The only time they see each other's clocks running fast is during acceleration/deceleration. During departure and arrival, when they are close together, the effect is negligible. It is the turnaround when they are far apart that counts. As the stay-at-home guy does not experience accceleration, he does not see the other guy's clocks speed up, but they do see his and each other's clocks speed up.

Mike

Recognitions:
Gold Member
 Quote by Mike Holland Sorry, that's not correct. I did say that during the return trip, the same applies. In other words, as long as they are travelling at uniform speed relative to each other they will see each others clocks running slow/time dilated, irrespective of direction. The only time they see each other's clocks running fast is during acceleration/deceleration. During departure and arrival, when they are close together, the effect is negligible. It is the turnaround when they are far apart that counts. As the stay-at-home guy does not experience accceleration, he does not see the other guy's clocks speed up, but they do see his and each other's clocks speed up. Mike
Thanks for clarifying. But I would like to ask you what you mean by the word "see". Do you mean literally with their eyes or do you really mean something along the lines of "interpret" or "understand"?
 This is really a simple issue. As long as both clocks are traveling at the same speed for the same amount of time (acceleration and deceleration are irrelevant) they will agree with one another. The clock that has not moved in relationship to the traveling twins will have not changed and thus in relationship to the twins the times will not agree. The reason being time progresses more slowly with change in relationship to position (motion). Thus the twins will have experienced less time in comparison to the stationary clock. The earth may have an effect on the motion; however, as long as the two objects travel the same distance and speed the effect is irrelevant in relationship to the two travelers.
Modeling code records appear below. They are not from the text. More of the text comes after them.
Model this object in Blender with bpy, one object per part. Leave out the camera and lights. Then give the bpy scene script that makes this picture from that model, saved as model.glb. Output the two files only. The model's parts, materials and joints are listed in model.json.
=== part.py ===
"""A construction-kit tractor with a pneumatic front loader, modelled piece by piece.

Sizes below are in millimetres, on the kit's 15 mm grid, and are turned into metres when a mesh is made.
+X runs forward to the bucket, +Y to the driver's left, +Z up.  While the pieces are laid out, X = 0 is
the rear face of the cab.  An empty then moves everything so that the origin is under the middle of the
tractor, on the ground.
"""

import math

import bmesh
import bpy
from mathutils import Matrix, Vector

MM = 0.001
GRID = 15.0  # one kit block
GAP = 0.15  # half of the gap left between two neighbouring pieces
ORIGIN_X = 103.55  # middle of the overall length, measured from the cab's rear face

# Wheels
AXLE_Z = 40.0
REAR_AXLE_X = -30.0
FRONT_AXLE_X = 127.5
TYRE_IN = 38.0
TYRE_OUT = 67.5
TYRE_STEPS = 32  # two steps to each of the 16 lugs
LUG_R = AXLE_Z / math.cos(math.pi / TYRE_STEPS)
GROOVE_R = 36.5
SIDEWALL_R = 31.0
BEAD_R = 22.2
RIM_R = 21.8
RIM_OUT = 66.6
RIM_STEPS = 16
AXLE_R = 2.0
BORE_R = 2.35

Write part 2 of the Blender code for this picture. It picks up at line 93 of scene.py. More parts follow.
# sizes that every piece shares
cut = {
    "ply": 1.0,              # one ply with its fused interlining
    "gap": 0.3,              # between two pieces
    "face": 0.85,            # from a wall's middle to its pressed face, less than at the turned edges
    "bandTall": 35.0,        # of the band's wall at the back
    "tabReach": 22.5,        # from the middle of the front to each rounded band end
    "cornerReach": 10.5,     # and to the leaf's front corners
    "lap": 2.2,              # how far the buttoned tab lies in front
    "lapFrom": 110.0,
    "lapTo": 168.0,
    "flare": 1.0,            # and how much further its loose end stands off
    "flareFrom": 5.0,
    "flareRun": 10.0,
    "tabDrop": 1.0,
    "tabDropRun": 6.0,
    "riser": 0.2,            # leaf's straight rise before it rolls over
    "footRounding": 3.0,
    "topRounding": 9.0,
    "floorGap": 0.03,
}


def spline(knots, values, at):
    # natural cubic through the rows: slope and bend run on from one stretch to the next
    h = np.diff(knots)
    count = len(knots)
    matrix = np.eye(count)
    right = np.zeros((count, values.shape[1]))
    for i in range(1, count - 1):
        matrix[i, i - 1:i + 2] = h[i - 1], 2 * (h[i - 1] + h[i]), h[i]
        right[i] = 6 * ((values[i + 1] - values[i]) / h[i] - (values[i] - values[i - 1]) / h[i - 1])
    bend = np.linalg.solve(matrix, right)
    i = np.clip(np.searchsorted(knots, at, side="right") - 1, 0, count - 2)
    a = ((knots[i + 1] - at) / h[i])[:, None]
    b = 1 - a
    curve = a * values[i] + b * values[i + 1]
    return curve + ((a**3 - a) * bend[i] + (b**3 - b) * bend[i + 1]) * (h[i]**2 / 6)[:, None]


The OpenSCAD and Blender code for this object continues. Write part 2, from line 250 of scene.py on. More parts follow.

If the stationary object truly does not move in relationship to the two moving bodies then their will be no effect by the presence of the Earth. The Earth is irrelevant to the problem all together.

 Quote by rickylritter This is really a simple issue. As long as both clocks are traveling at the same speed for the same amount of time (acceleration and deceleration are irrelevant) they will agree with one another.
It is much more complicated than that. They may be travelling at the same speed (relative to the stay-at-home guy, but if they have some velocity relative to each other then each will see the other's clock running slow, whether they are receding from each other or approaching. This is the relative part of Special Relativity.

George, I am thinking in terms of a space-time diagram that an observer would draw up, knowing SR and GR, to determine times and distances in his time-frame. Actual observations get more complicated because of the time light takes to travel.

Mike
 If their motion over time or change relative position is the same (mirrored) then their clocks will be the same.